Бои в Патрасе не прекращались до самого конца войны; греки и турки попеременно брали верх, однако ни та ни другая сторона не действовала достаточно решительно для того, чтобы положить боям конец. Несмотря на постоянный обстрел, который вели повстанцы, турки так и не утратили контроль над цитаделью; не удалось изгнать их и из двух других больших замков в Румелии и Морее, стоящих друг против друга на противоположных берегах Коринфского залива в его самом узком месте. Лишившись этого важного плацдарма, учитывая, что греки прочно закрепились в Коринфе, туркам не удалось бы войти на обширный полуостров с севера, а местонахождение их правительства в Триполисе оказалось бы в опасной изоляции; сохраняя же над ним контроль, они могли, так сказать, весьма усложнить мятежникам жизнь.

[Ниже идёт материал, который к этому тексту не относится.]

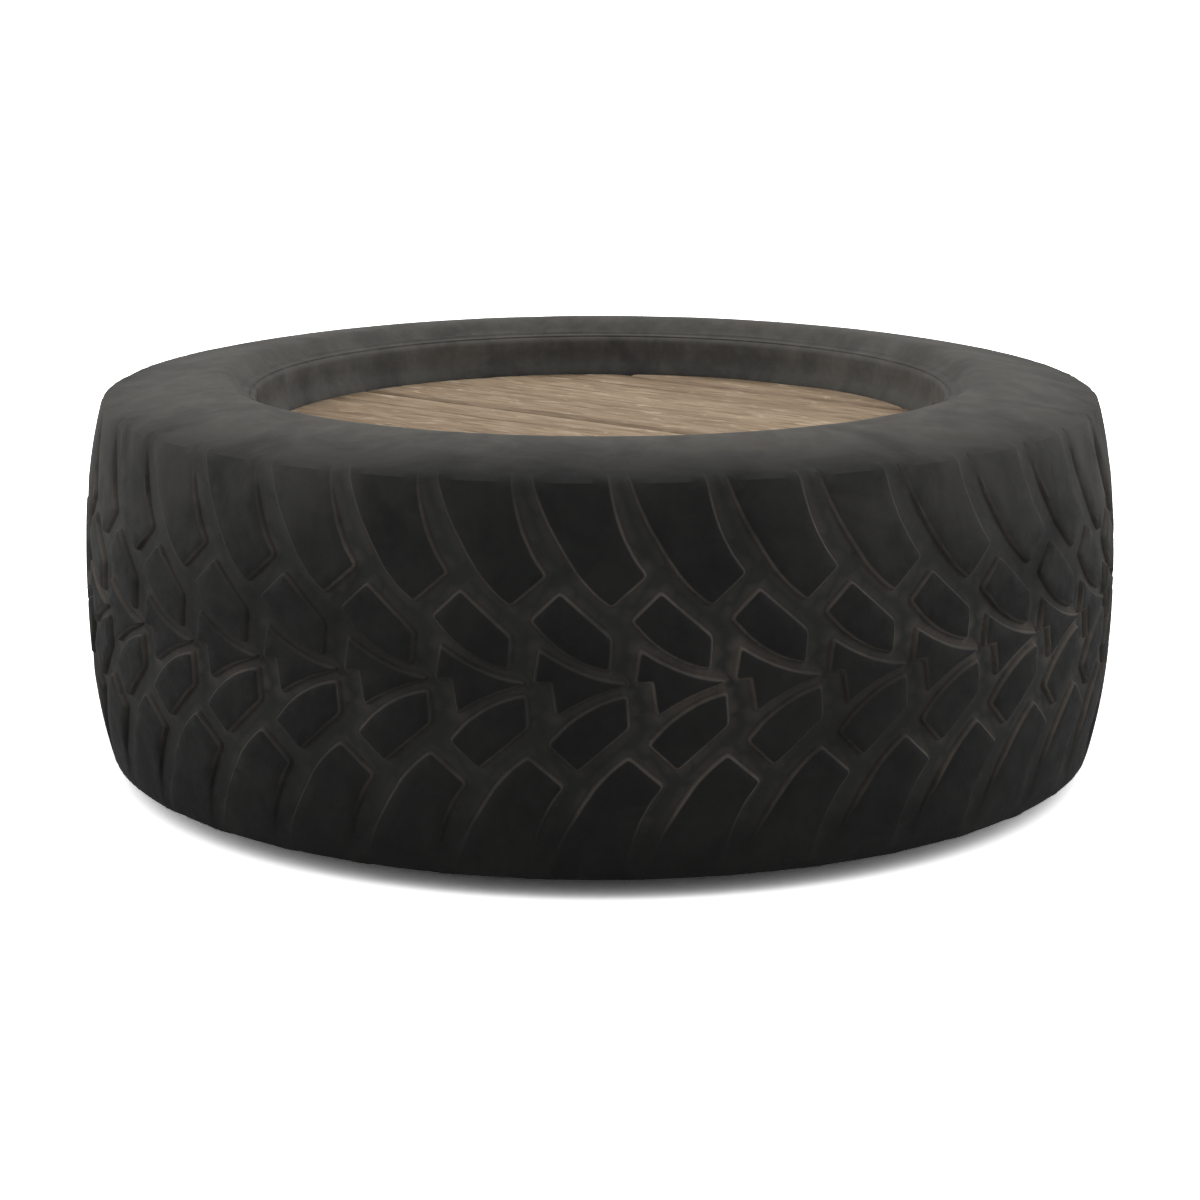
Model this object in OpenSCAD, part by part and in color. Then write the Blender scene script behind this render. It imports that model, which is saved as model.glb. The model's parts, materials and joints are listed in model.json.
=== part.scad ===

В том, что Пелопоннесу суждено стать центром борьбы, ни у кого не возникало сомнений. Именно здесь Колокотронис — теперь официально ставший архистратегом, главнокомандующим — выиграл свое первое важное сражение при Валтетси, всего в пяти милях от Триполиса, где находилось турецкое правительство. Турки потеряли около 700 человек убитыми и ранеными, греки — около 150. Вдобавок именно здесь греки отбили у турок первую мощную твердыню — Монемвасию, расположенную в юго-восточном углу полуострова; громадный утес, на котором она стояла, многие считали неприступным. В Румелии, с другой стороны — а эта территория, надо сказать, охватывала всю Грецию к северу от Коринфского залива, — возникавшие время от времени бои, как правило, имели целью предотвратить продвижение турок к югу. К примеру, греки одержали значительную победу при Василике — дороге, тянущейся через длинное и узкое ущелье, весьма похожее на Фермопилы (и расположенное неподалеку от них), где спартанский царь Леонид и его отряд погибли, оказывая героическое сопротивление персам за двадцать три столетия до этого.